Accounts are linked to a principal investigator (PI). By default, the account is named <first_name>_<last_name> in lowercase after the PI. For example, to submit a job to the tier1cpu partition for the PI John Smith: srun --account-john_smith --partition=tier1_cpu. If a job is not associated with an account then the job _must specify --partition=free.

A research assistant, student, or post-doc may submit jobs under their PI’s account. A lab member with more than one PI can specify which PI’s account to use for which job by passing the appropriate --account= argument for that job. PI’s may set up an account, select a tier of service, and add/remove lab members who can submit jobs to that account by e-mailing chpc@nrg.wustl.edu.

For a complete list of accounts on the cluster run: sacctmgr list accounts -P.

Job Priorities

How a job is prioritized is affected by multiple factors:

Age - How long has your job been waiting to execute? The longer you wait, the higher the priority.
Fairshare - How many shares has your group purchased? The more shares you have, the higher the priority.
Job size - How many resources are you requesting? The smaller the job request, the higher the priority.
- Current Jobsize weights: CPU=100,Mem=0.025,GR (Note: you can see the current values with sprio -w)

The total Job priority can be expressed with the following equation:

Job_priority = PriorityWeightAge * age_factor + PriorityWeightFairshare * fairshare_factor + PriorityWeightJobsize * Job_size

Factor	Weight
Age	3000
Fairshare	10000
Jobsize	2000

Whether a job will run at all may also be controlled by hard limits applied at the account and user levels.

On the login nodes, you can run: check_priority to see several statistics about your jobs and how they are positioned in the priority queue. You can optionally pass the -a flag with an account name to include information about the account as a whole.
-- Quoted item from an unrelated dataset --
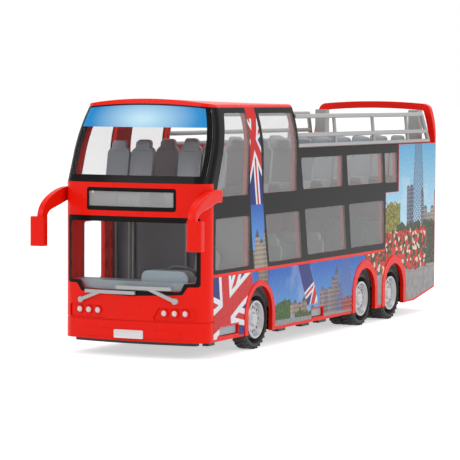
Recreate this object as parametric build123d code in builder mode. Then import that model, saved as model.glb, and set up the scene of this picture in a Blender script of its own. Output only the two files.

Each account is assigned a number of shares related to the amount paid for access. Here is a summary:

While partition weights are equal, the partition to which you submit jobs controls the maximum runtime and the pool of computing resources you can access (see here)
Accounts are assigned a set of shares relative to their paid tier (e.g., Tier 1 = 100 shares, Tier 2 = 200 shares, Tier 3 = 300 shares), while the default (i.e., “unassociated”) account (for free partitions) receives 1 share.
When a user submits jobs via an Account, those jobs draw from that account’s shares; users do not have individual shares.
Priority is based on the following weights: 62.5% based on shares, 31.25% based on the job wait time, and the rest based on job size

You can get a sense of your account shares through the sshare command (see here)

Consuming Resources

You can think of shares as priority on the cluster for an account, where an “account” is usually synonymous with a PI’s group. When users run their jobs under an account, the jobs consume the priority in that account.

The rate at which they consume priority depends on the resources requested. We set these weights currently as:

| Resource | Weight | Per Unit | | ———————– | ———- | ——– | | CPU | 1 | core | | Memory | 0.15 | G | | tesla_t4 | 10 | GPU | | tesla_v100, tesla_v100S | 20 | GPU | | tesla_a100 | 40 | GPU | | nvidia_a100_80 | 50 | GPU | | nvidia_h100_sxm | 80 | GPU | See GRES types for a description of the GPU resources.

Limits

While there is no practical limit on the number of jobs a user or group can run or queue, we apply a maximum limit on cumulative concurrent resource usage of:

Per account: 512 cores and 32 GPUs
Per user: 24 GPUs

For some users, you may also use different quality of service options for different partitions or resources. We currently support:

Partitions

The partition is a great tool to assemble jobs of similar properties. Depending on the requested number of CPUs and/or GPUs, CPU memory allocation and wall time, we have defined 9 partitions in the cluster. The relevant properties for each partition are summarized in the table below. To see a current list of partitions, run sinfo.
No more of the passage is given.